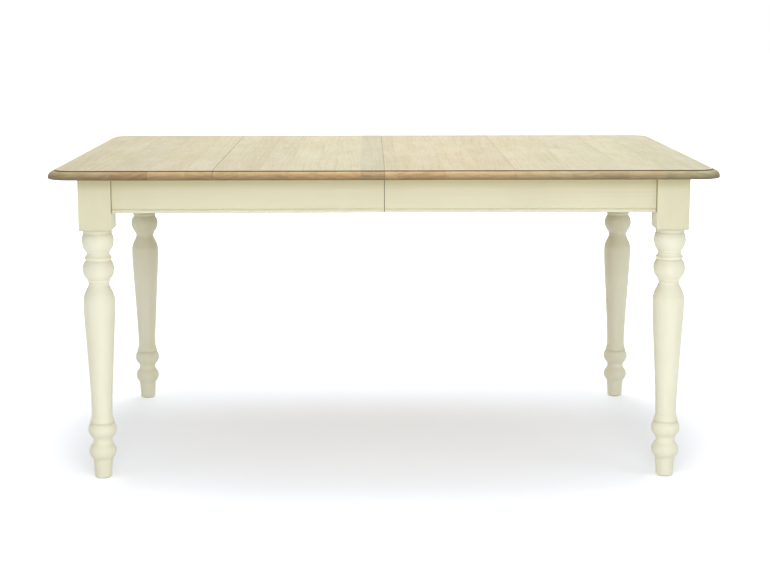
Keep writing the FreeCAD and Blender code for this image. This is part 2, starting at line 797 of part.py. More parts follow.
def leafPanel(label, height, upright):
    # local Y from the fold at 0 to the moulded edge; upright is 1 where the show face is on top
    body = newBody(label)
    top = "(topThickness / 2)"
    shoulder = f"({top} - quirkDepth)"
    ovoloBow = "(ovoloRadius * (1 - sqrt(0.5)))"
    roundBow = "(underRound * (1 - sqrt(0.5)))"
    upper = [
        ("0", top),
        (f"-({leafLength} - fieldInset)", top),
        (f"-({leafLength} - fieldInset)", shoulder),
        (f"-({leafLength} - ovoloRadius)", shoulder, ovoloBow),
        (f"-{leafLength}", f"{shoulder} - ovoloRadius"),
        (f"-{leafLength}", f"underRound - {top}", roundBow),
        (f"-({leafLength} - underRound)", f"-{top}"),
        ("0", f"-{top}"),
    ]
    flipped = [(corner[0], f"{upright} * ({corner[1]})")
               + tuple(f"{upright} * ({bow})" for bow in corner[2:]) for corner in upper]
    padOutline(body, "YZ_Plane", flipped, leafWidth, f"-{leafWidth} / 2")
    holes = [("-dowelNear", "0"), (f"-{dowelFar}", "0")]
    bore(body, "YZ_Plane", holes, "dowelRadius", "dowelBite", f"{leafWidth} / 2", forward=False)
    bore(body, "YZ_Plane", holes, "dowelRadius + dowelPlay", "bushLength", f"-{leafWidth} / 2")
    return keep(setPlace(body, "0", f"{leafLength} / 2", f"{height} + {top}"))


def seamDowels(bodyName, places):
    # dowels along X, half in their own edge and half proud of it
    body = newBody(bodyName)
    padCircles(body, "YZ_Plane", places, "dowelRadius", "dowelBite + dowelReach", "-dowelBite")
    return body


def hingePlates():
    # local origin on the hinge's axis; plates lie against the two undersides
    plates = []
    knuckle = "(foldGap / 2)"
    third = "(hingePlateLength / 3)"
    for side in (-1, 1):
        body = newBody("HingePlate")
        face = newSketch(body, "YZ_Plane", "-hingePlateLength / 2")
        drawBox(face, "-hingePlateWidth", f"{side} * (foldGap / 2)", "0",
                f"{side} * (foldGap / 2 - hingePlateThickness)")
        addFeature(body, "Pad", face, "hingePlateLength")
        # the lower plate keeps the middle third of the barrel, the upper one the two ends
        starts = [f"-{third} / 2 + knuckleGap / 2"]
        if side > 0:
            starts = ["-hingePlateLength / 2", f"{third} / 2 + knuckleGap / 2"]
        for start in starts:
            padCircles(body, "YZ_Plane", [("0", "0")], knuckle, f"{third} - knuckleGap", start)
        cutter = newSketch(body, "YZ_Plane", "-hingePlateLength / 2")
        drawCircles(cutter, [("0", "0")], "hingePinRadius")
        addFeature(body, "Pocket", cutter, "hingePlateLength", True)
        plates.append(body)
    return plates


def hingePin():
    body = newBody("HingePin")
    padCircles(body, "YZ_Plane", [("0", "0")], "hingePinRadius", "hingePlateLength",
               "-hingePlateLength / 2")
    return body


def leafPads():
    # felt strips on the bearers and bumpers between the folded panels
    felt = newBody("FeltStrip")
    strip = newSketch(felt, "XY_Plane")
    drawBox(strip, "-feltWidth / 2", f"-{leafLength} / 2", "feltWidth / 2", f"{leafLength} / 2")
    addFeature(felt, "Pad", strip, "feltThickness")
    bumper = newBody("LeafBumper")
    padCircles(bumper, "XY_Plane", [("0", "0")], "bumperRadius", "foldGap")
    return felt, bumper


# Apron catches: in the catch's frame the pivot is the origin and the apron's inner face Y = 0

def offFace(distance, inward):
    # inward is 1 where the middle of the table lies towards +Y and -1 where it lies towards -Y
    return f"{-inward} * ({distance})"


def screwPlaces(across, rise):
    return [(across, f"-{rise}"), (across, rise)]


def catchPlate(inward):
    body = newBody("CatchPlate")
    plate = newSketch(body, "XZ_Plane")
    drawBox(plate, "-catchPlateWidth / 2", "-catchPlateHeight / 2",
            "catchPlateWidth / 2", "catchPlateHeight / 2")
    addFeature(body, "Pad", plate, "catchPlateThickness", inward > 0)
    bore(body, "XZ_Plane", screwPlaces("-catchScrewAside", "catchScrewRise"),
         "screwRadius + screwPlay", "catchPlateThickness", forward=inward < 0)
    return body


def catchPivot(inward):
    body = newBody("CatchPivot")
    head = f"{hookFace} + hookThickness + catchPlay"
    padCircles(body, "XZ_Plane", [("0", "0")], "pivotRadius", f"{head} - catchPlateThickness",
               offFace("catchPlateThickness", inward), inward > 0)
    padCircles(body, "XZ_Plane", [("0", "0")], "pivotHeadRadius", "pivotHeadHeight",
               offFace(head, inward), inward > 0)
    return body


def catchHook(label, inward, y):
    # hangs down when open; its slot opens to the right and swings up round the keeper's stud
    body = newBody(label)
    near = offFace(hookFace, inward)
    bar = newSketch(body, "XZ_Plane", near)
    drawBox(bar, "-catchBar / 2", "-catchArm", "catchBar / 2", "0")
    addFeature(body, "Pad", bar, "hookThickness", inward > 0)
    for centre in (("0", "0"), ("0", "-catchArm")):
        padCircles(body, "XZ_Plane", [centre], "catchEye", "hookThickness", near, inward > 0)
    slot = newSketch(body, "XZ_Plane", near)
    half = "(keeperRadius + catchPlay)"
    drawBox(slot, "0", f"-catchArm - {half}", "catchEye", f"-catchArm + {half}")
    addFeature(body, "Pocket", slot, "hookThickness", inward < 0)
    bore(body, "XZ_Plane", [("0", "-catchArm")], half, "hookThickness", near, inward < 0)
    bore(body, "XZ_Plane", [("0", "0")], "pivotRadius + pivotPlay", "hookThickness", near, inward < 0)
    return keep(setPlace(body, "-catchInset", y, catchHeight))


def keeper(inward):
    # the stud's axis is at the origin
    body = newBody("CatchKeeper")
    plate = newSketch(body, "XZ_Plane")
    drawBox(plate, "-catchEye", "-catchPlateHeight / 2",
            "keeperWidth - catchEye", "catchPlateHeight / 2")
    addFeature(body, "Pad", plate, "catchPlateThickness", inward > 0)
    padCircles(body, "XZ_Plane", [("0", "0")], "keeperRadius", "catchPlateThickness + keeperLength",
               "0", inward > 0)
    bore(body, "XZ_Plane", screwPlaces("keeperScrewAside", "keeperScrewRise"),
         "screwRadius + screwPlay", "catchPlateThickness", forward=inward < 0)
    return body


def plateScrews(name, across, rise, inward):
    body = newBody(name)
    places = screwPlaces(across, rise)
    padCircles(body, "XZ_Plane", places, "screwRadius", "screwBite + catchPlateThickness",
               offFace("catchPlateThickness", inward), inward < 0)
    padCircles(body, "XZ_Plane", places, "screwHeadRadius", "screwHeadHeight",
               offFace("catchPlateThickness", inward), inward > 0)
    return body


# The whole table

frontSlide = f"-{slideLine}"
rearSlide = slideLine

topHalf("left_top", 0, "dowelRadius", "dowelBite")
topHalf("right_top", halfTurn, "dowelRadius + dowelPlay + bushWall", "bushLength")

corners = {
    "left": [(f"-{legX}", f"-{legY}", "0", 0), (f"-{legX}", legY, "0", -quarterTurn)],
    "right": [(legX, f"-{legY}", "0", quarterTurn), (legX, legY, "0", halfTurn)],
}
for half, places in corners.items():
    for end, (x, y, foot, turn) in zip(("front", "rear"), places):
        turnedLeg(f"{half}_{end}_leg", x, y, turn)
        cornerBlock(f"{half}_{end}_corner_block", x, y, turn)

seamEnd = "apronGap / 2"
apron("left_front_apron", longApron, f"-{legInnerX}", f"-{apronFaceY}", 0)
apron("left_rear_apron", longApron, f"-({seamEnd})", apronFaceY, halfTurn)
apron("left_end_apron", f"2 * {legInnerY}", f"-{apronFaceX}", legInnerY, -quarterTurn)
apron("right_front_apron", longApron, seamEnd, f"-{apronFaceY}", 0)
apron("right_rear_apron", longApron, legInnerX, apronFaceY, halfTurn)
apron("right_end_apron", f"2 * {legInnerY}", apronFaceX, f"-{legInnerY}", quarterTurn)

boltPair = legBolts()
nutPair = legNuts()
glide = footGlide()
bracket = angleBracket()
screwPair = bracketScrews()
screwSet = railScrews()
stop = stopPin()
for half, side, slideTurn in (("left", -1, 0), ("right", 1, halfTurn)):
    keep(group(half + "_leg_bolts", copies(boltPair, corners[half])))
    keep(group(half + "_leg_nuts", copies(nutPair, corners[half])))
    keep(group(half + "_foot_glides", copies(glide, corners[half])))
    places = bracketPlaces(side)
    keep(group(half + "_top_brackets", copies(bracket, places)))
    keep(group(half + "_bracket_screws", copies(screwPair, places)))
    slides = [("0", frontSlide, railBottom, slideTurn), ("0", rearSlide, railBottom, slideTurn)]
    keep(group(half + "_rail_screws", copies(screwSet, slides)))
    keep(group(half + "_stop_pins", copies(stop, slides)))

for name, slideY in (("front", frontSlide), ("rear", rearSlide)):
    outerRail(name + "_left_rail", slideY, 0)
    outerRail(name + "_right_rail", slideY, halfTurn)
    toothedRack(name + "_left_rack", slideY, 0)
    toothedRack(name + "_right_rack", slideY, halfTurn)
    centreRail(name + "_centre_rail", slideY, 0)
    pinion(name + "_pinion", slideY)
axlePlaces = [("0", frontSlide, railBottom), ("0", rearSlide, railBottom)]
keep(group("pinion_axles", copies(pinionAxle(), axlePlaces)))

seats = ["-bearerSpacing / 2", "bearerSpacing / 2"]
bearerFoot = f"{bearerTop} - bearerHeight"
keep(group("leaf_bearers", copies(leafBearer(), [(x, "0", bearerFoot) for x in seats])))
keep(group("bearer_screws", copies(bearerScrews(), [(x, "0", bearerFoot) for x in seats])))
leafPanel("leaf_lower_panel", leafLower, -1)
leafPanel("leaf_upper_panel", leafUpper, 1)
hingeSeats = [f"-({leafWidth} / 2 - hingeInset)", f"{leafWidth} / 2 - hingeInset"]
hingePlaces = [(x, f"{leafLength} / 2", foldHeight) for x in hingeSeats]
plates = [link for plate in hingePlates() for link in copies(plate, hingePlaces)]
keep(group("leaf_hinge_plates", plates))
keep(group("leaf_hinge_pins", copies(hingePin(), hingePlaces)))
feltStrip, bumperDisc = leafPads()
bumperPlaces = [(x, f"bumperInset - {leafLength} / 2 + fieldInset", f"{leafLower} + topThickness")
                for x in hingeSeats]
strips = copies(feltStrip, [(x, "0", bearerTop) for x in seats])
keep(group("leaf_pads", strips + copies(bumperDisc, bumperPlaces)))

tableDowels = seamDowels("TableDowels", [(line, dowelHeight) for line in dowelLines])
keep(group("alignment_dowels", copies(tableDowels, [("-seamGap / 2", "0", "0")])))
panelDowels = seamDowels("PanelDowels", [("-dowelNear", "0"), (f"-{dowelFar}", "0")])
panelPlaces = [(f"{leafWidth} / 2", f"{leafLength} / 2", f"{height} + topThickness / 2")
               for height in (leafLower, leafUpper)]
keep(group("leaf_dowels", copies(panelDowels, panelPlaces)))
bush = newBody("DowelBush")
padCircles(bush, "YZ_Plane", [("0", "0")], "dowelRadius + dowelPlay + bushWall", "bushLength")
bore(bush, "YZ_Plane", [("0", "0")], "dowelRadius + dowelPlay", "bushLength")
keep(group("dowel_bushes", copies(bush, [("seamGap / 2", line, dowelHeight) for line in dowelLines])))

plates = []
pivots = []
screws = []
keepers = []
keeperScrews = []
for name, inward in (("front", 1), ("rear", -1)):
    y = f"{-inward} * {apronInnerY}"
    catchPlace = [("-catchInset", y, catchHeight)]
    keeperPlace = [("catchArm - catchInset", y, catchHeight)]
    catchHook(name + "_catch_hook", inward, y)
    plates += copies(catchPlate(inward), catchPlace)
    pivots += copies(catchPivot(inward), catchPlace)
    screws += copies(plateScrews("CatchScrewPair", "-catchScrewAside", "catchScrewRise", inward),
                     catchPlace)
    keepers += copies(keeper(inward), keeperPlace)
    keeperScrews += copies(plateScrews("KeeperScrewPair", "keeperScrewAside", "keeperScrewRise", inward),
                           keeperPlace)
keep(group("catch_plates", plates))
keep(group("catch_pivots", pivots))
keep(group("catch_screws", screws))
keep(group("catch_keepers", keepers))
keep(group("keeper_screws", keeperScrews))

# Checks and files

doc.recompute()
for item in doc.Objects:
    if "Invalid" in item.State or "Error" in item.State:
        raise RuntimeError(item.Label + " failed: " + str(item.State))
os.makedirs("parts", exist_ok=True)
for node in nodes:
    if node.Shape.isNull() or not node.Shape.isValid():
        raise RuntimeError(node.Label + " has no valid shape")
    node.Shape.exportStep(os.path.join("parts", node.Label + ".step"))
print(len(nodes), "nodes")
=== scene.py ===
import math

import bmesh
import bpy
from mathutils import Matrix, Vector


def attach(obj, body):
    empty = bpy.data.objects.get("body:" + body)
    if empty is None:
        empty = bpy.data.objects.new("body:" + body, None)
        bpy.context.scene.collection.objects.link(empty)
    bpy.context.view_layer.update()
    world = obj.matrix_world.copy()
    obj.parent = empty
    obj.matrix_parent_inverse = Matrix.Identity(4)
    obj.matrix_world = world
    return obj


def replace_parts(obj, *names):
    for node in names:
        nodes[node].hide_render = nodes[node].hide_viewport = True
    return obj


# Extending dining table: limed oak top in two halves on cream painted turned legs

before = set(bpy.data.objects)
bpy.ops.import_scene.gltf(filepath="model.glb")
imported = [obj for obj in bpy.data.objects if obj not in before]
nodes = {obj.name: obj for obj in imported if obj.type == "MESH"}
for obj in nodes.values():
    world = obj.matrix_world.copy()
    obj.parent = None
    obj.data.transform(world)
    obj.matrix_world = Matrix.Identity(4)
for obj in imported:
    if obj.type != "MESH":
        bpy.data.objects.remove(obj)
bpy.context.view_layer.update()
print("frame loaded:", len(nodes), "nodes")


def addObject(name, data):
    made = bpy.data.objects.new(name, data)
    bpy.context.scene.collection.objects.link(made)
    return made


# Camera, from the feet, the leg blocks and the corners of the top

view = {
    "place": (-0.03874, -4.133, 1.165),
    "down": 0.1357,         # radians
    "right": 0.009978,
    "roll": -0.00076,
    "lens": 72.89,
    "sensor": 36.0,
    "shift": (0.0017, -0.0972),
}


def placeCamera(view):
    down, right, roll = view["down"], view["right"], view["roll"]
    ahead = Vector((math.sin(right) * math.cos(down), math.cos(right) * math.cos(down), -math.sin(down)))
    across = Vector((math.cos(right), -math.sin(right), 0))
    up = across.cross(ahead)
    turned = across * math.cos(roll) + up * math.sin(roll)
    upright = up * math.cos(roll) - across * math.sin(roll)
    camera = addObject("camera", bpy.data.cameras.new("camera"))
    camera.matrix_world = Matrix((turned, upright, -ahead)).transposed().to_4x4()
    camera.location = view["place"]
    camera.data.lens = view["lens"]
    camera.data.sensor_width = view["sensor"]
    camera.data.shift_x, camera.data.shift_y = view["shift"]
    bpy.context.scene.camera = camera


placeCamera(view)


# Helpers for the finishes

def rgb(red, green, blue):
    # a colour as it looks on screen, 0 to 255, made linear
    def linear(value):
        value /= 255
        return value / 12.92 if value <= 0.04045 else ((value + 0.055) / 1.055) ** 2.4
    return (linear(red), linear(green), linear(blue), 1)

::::

> What is expected
Extract, word for word, the line containing "# Checks and files", the line containing "bpy.data.objects.remove(obj)", and every line between them.

> Reply
# Checks and files

doc.recompute()
for item in doc.Objects:
    if "Invalid" in item.State or "Error" in item.State:
        raise RuntimeError(item.Label + " failed: " + str(item.State))
os.makedirs("parts", exist_ok=True)
for node in nodes:
    if node.Shape.isNull() or not node.Shape.isValid():
        raise RuntimeError(node.Label + " has no valid shape")
    node.Shape.exportStep(os.path.join("parts", node.Label + ".step"))
print(len(nodes), "nodes")
=== scene.py ===
import math

import bmesh
import bpy
from mathutils import Matrix, Vector


def attach(obj, body):
    empty = bpy.data.objects.get("body:" + body)
    if empty is None:
        empty = bpy.data.objects.new("body:" + body, None)
        bpy.context.scene.collection.objects.link(empty)
    bpy.context.view_layer.update()
    world = obj.matrix_world.copy()
    obj.parent = empty
    obj.matrix_parent_inverse = Matrix.Identity(4)
    obj.matrix_world = world
    return obj


def replace_parts(obj, *names):
    for node in names:
        nodes[node].hide_render = nodes[node].hide_viewport = True
    return obj


# Extending dining table: limed oak top in two halves on cream painted turned legs

before = set(bpy.data.objects)
bpy.ops.import_scene.gltf(filepath="model.glb")
imported = [obj for obj in bpy.data.objects if obj not in before]
nodes = {obj.name: obj for obj in imported if obj.type == "MESH"}
for obj in nodes.values():
    world = obj.matrix_world.copy()
    obj.parent = None
    obj.data.transform(world)
    obj.matrix_world = Matrix.Identity(4)
for obj in imported:
    if obj.type != "MESH":
        bpy.data.objects.remove(obj)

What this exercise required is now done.